1. ## Homework Help

What does 5(x)^2y(3x+2y)+15xy(3x+2y)(x-3y) factor out to?

2. Originally Posted by andy011789
What does 5(x)^2y(3x+2y)+15xy(3x+2y)(x-3y) factor out to?
what are the common terms you see here? pull them out, what do you get?

3. ## Common Terms

The common terms I see are the (3x+2y) which would leave (3x+2y)[(5x^2y+15xy(x-3y)], but I am not sure where to go from there. But then I also see there is 5xy, I am not sure what to do with it or where to put it.
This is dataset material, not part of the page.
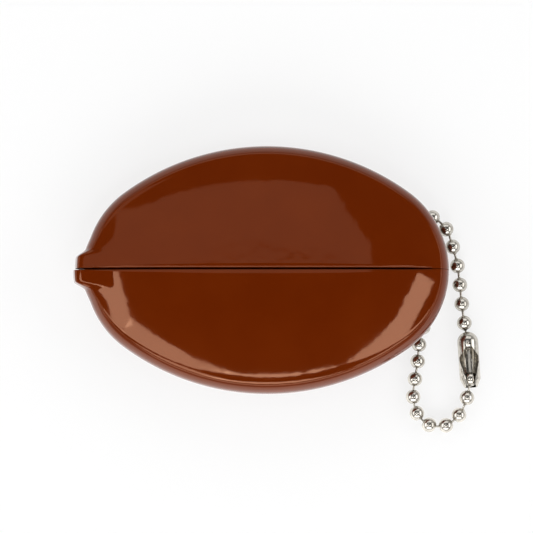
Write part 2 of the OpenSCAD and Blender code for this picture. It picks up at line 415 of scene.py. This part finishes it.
@dataclass(frozen=True)
class Section:
    """The section square to the outline, in millimetres: distance in from the outline, and height.

    The belly's arc leaves the flat rest face and touches the side band's arc from inside. The front's arc
    rises from the band at the crease and ends level.
    """

    wall: float = 1.8
    height: float = 16.0
    rim_z: float = 10.5
    band_r: float = 4.8
    crease_angle: float = 52.0
    front_run: float = 20.0
    flat_run: float = 19.4
    flat_angle: float = 8.6

    @property
    def band_centre(self) -> tuple[float, float]:
        """Give the centre of the side band's arc."""
        return self.band_r, self.rim_z

    @property
    def belly_r(self) -> float:
        """Give the radius of the belly's arc, which follows from its two ends.

        Returns:
            The radius.
        """
        run = self.flat_run - self.band_r
        lean = math.radians(self.flat_angle)
        squares = run ** 2 + self.rim_z ** 2 - self.band_r ** 2
        return squares / (2 * (self.rim_z * math.cos(lean) - self.band_r - run * math.sin(lean)))

    @property
    def belly_centre(self) -> tuple[float, float]:
        """Give the centre of the belly's arc."""
        lean = math.radians(self.flat_angle)
        return self.flat_run + self.belly_r * math.sin(lean), self.belly_r * math.cos(lean)

    @property
    def belly_touch(self) -> float:
        """Give the direction in which the belly's arc touches the side band's, in degrees."""
        across, up = (b - a for a, b in zip(self.belly_centre, self.band_centre))
        return math.degrees(math.atan2(up, across)) % 360

    @property
    def front_r(self) -> float:
        """Give the radius of the front's arc, which follows from the crease and the level end.

        Returns:
            The radius.
        """
        steep = math.radians(self.crease_angle)
        run = self.front_run - self.band_r * (1 - math.cos(steep))
        rise = self.height - self.rim_z - self.band_r * math.sin(steep)
        return (run ** 2 + rise ** 2) / (2 * rise)

    def crease(self, inset: float) -> tuple[float, float]:
        """Find where the side band and the front meet.

        Args:
            inset: How far inside the outer face the section lies.

        Returns:
            Distance in from the outline, and height.
        """
        ux = self.front_run - self.band_centre[0]
        uz = self.height - self.front_r - self.band_centre[1]
        span = math.hypot(ux, uz)
        small, big = self.band_r - inset, self.front_r - inset
        along = (small * small - big * big + span * span) / (2 * span)
        aside = math.sqrt(small * small - along * along)
        return (self.band_centre[0] + (along * ux + aside * uz) / span,
                self.band_centre[1] + (along * uz - aside * ux) / span)

    def front_z(self, inset: float, depth: float) -> float:
        """Give the front's height.

        Args:
            inset: How far inside the outer face the section lies.
            depth: The distance in from the outline.

        Returns:
            The height.
        """
        if depth > self.front_run:
            return self.height - inset
        rise = math.sqrt((self.front_r - inset) ** 2 - (self.front_run - depth) ** 2)
        return self.height - self.front_r + rise

    def side(self, inset: float, belly_steps: int, band_steps: int) -> list[tuple[float, float]]:
        """Walk from the rest face up the belly and the side band to the crease.

        Args:
            inset: How far inside the outer face the walk lies.
            belly_steps: Steps along the belly.
            band_steps: Steps along the side band.

        Returns:
            Distance in from the outline and height of each point.
        """
        crease, band = self.crease(inset), self.band_centre
        foot = 180 + math.degrees(math.asin((self.belly_centre[1] - inset) / (self.belly_r - inset)))
        touch = self.belly_touch
        top = math.degrees(math.atan2(crease[1] - band[1], crease[0] - band[0]))
        walk = [(self.belly_centre, self.belly_r - inset, foot + (touch - foot) * i / belly_steps)
                for i in range(belly_steps)]
        walk += [(band, self.band_r - inset, touch + (top - touch) * i / band_steps)
                 for i in range(band_steps + 1)]
        return [(centre[0] + radius * math.cos(math.radians(turn)),
                 centre[1] + radius * math.sin(math.radians(turn))) for centre, radius, turn in walk]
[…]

Unless I leave it how it is, but I don't think it is completely factored

4. Originally Posted by andy011789
The common terms I see are the (3x+2y) which would leave (3x+2y)[(5x^2y+15xy(x-3y)], but I am not sure where to go from there. But then I also see there is 5xy, I am not sure what to do with it or where to put it. Unless I leave it how it is, but I don't think it is completely factored
ok, so we see that 5xy is common also then. so pull that out. we get:

$\displaystyle 5xy(3x + 2y) \left[x + 3(x - 3y) \right]$

what else can we do here?

5. well there is still an x in each term in the brackets, so I would imagine we should take it out. but I am still not entirely sure what to do after that or if removing the x is valid. Which would leave x(5xy)(3x+2y)[3-3y]

6. Hello, Andy!

Factor: .$\displaystyle 5x^2y(3x+2y)+15xy(3x+2y)(x-3y)$

We have: .$\displaystyle 5x^2y{\color{blue}(3x+2y)} + 15xy{\color{blue}(3x+2y)}(x-3y)$

The most obvious feature is the common factor $\displaystyle (3x + 2y)$

. . Factor it out: .$\displaystyle (3x+2y)\left[{\color{blue}5x^2y} + {\color{blue}15xy}(x - 3y)\right]$

We see that both terms contain $\displaystyle 5xy$

. . Factor it out: .$\displaystyle (3x + 2y)\cdot5xy[x + 3(x - 3y)] \;=\;(3x+2y)\cdot5xy[x + 3x - 9y]$

Final answer: .$\displaystyle 5xy(3x+2y)(4x - 9y)$

7. Thanks, that really helped seeing all the steps and following through with it. By chance is there anywhere on here to post homework with answers to see if its correct? I just wanna make sure I am doing everything right, because if I don't remember everything now. I am going to run into a whole lot of problems later with factoring.